Of those respondents with children, nearly half (48%) said that, by comparison, their kids eat more fruit than other children and roughly one-third (35%) said their kids eat about the same as others. Thirteen percent felt their kids eat less fruits than their peers.
When it comes to vegetables, a little more than one-third (36%) said their kids eat more than other children, while four out of 10 said they feel their kids eat about the same as other children.

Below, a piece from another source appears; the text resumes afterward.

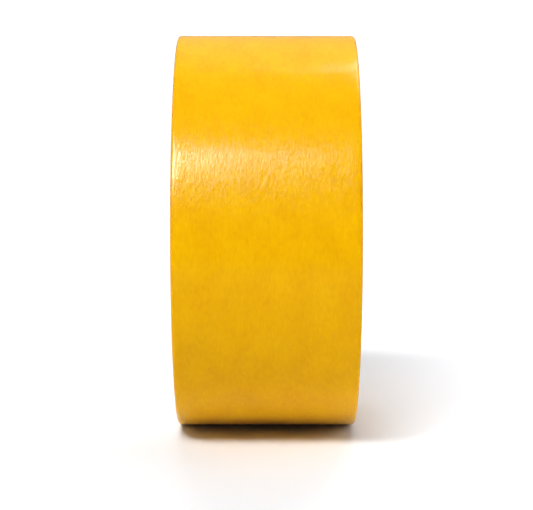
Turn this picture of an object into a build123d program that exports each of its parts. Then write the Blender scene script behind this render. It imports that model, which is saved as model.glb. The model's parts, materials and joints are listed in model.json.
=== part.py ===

Twenty percent said their children eat vegetables less often than others in their age group.
When asked to name the correct amount of the USDA-recommended daily servings of fruits (two to four servings) and vegetables (three to five servings), 64 percent correctly identified the amounts for fruits and 70 percent knew the correct amount for vegetables.
“There is still a lot of work to be done to get families to eat more fruits and vegetables,” Steinbach said. “Our Meijer Healthy Living team provides shoppers with tools to make eating healthy easy and affordable, and our dietitians plan dinner menus each week based on Meijer sale items. Each dinner includes two servings of fruits and vegetables and the cost is $10 or under for a family of four. The menus, which are available at Meijer.com, even include a shopping list by department.”
Grand Rapids, Mich.-based Meijer operates 196 supercenters and grocery stores throughout Michigan, Ohio, Indiana, Illinois and Kentucky.